FCC spent catalyst: a reusable catalyst for efficient esterification to synthesize wax esters, acrylates and plasticizers

Abstract

The disposal of spent fluid catalytic cracking (FCC) catalyst, a hazardous waste material from oil refineries, poses a significant challenge for the refining industry. However, reusing the spent FCC catalyst in other chemical processes not only addresses the disposal issue but also improves the economics for refiners. Herein, we present the direct use of spent FCC catalyst as a highly efficient solid acid catalyst for synthesizing industrially important esters such as ‘wax esters’, acrylates, and plasticizers on a multi-gram scale.

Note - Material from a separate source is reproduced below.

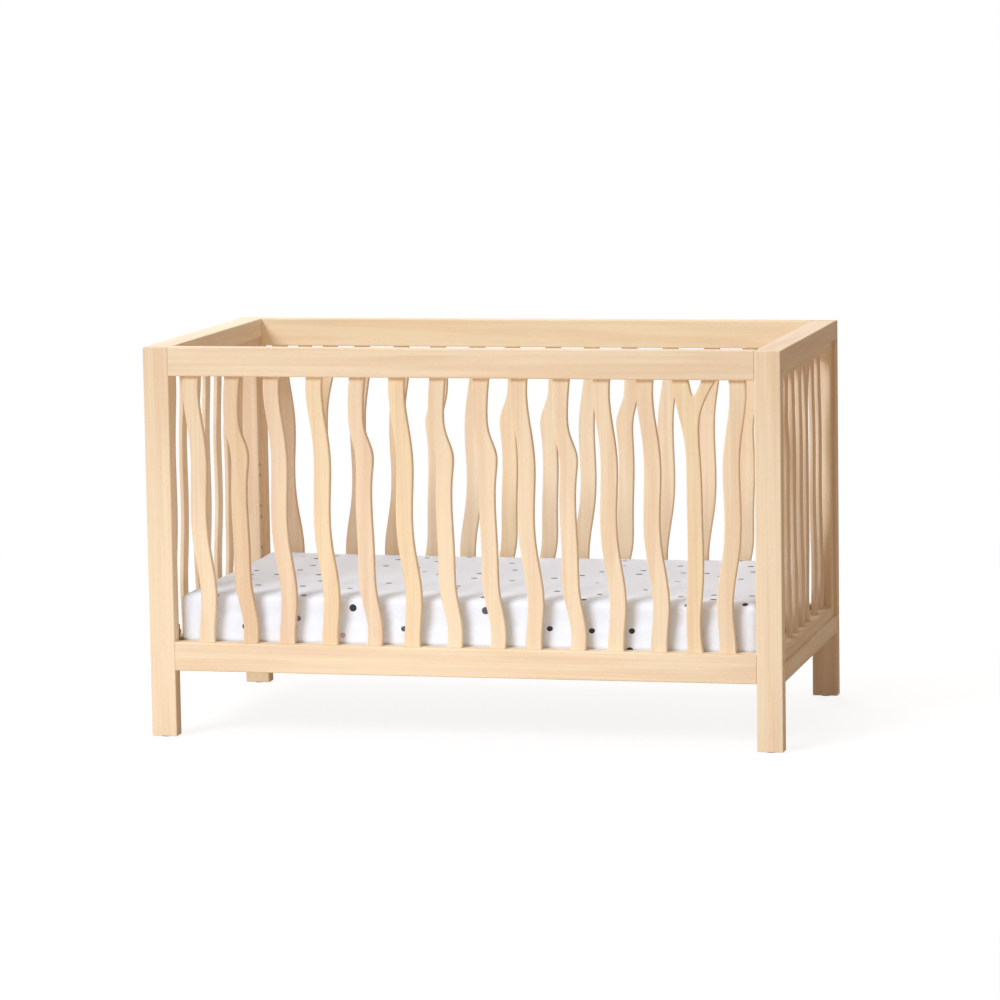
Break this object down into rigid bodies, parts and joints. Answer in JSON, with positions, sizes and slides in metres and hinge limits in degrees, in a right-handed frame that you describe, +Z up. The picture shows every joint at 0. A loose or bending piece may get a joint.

Furthermore, the catalyst can be easily recovered from the reaction mixture and reused for up to 5 cycles without a significant decrease in its catalytic activity. Analysis of the used spent FCC catalyst through XRD, FT-IR, BET surface area, and FE-SEM revealed no significant change in catalyst composition or morphology even after multiple catalytic cycles. This process is suitable for sustainable development due to the utilization of industrial waste, its high catalytic efficiency, and its ease of purification. Additionally, DFT calculations indicated that the esterification follows the Langmuir–Hinshelwood mechanism, where both the alcohol and the acid co-adsorb on the catalyst surface prior to their reaction. Moreover, the esterification proceeds via a crucial four-membered transition state resulting in the formation of a new C–O bond.